You were saying you have started to reach a wider audience. Why do you think that has happened?
I think a couple of things happened. I was invited to join The Vault in East Belfast 5 years ago when they moved in.That gave me a base and a space to work in, a space to think about my ideas and also to up my game so to speak. We have a regular exhibition schedule and great social media which always helped to promote the shows and showcase the work of the Vaulters. It is a very supportive and encouraging space. I started to understand fully that my work is durational and hyper-local in that I am looking into specifically localised activities, events and culture. From where I am sitting in my studio, I can literally look out the window and see where the material I am using comes from. I work with ‘found gifted and retrieved’ flags and ephemera, the work is also described as ‘Auto ethnographic which gives me the opportunity to play with that and explore influences. I think I’m most referencing trench and folk art but i am especially interested in the syncretic whereby added meaning and resonance can be bestowed upon artefacts.
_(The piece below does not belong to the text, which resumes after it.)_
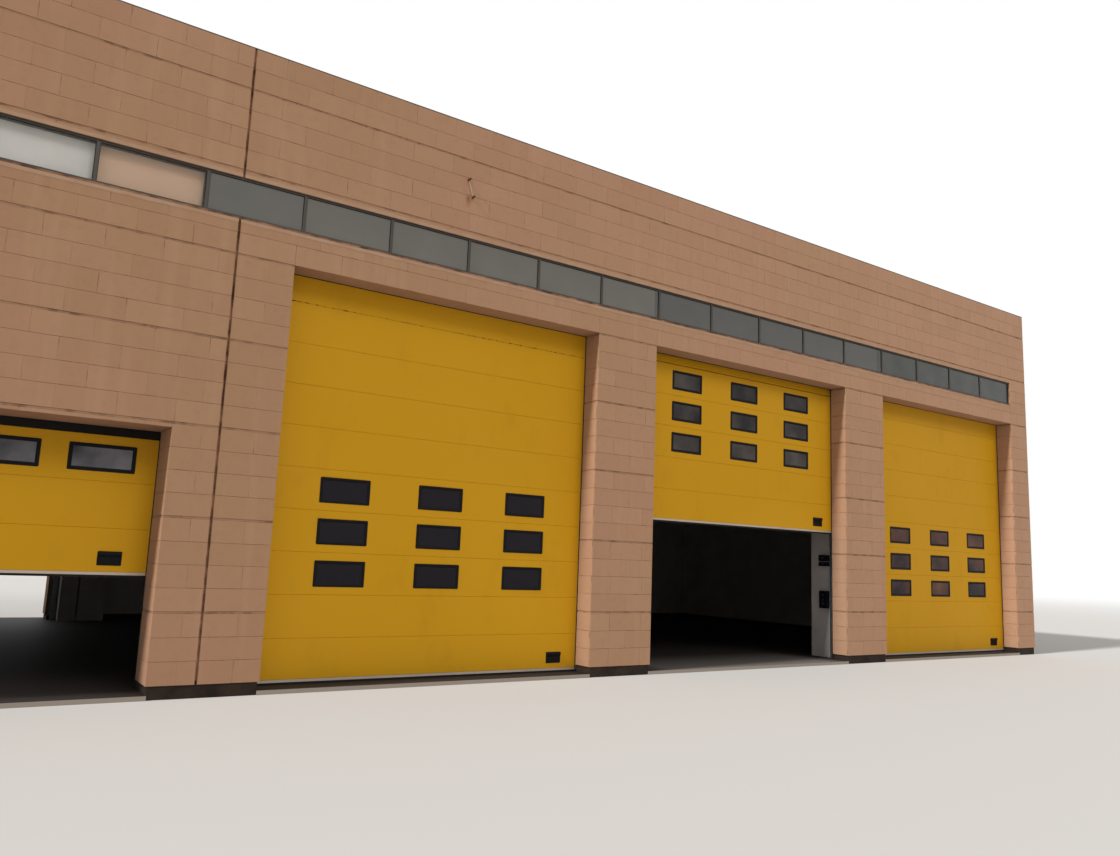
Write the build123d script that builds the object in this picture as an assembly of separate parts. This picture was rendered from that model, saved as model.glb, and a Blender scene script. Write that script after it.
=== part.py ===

The Vault was an important element in terms of shaping your career as an artist?
It was and still is despite our moving from Tower street. I’ve been able to look at my work, to create new work, to move forward with my career and having that space in The Vault was vitally important. The fact that one hundred artists who landed on the doorstep of my local community was important as well. I had already been involved in some challenging conversations regarding art and the community anyway. There was already a conversation about what kinds of possibilities, what kinds of things could and might be done by an artist in the area. Then The Vault arrives, and that emboldened me. I’ve been able to show not just my work but others to hopefully expand peoples horizons and perspectives.
Having your own studio made a difference?
I had been using my front room of my house as my workspace which got a bit cluttered not to say dusty! (laughs) I was invited to make a piece of work for the annual 11th Nov remembrance garden. the piece I made was actually left in situ for 2 yrs, essentially I had an unofficial public art work that the council even cut the grass around it.
Did moving to The Vault allow you to professionalise the work you were doing?
It certainly made me up my game and there was a certain level of friendly competition in The Vault which made you want to improve and work harder. There was support and we would run workshops to help people fill in funding applications and if one of us had knowledge about something we would pass it on to each other. Its an extraordinary mix of talent with some of the best in the world at what they do. This diversity means there is a sense that you had to work much more professionally, and also to take more seriously the promotional side of the work that you to do. For me I had to learn how to express clearly what it was that I was doing
What else happened?
To go back to the presentation of the “Flowers in the East” exhibition, which was very multi layered in terms of the ideas it was looking at, and also multi disciplinary in that it had photography as well as manipulation of found objects, meant that it was a good representation of my work. It’s worth pointing out that I am first and foremost a photographer but I have been looking at ways of adding meaning to the work, to take the image beyond what it is. This syncretic idea runs deep, especially after a trip to Haiti. However we all have mini shrines to memories, fridge magnets, or that pebble you picked up on the beach to remind you of a day trip. Or the piece of gravel from your mother’s grave.
i’m now really beginning to flesh put some of the ideas I touched upon and really need to spend a month or so writing but that will have to take a back seat for the next while as the Vault moves to it’s new locations. Perhaps because I am still a little in disbelief myself and I haven’t really promoted this much but President Bill Clinton now has a work of mine entitled “The impossible task of squaring the circle”. Inspired by the eyelets and cable ties left up on lamp posts I made a cube, albeit an imperfect cube, out of the eyelets and the cable ties which are part of the Loyalist flags I collect; the beauty of that piece is that it is a cube made out of circles. You can take it apart and put it back together again using the eyelets and cable ties but they will never be one in the same.The tensions and positioning of each eyelet will never be the same. The work investigates the ideas of resistance and persistence. It is an impossible task to square the circle but still we try.
And that period is ending now with The Vault closing?
The building The Vault is in now is closing and soon to be demolished. But the Vault will continue I have no doubt at all. Something special was created there and flourished. I think we have inspired other studios and from what I’m hearing making them up their games!
Regarding the vault my neighbour told me only yesterday that he played in “the big field” as a child after a German land mine exploded and demolished half the street in 1941. It lay fallow till the late 50‘s before the old Rupert Stanley College was built. It is kind of ironic that 80 yers on it will again be levelled. Its just a shame that there is no opportunity to create a green space for the kids as they are desperately in need of one. I’m arranging to film and record my neighbour as his testimony can provide unique and generous insights for the future. And isnt that whats its all about ? The future? Making a better one for everyone?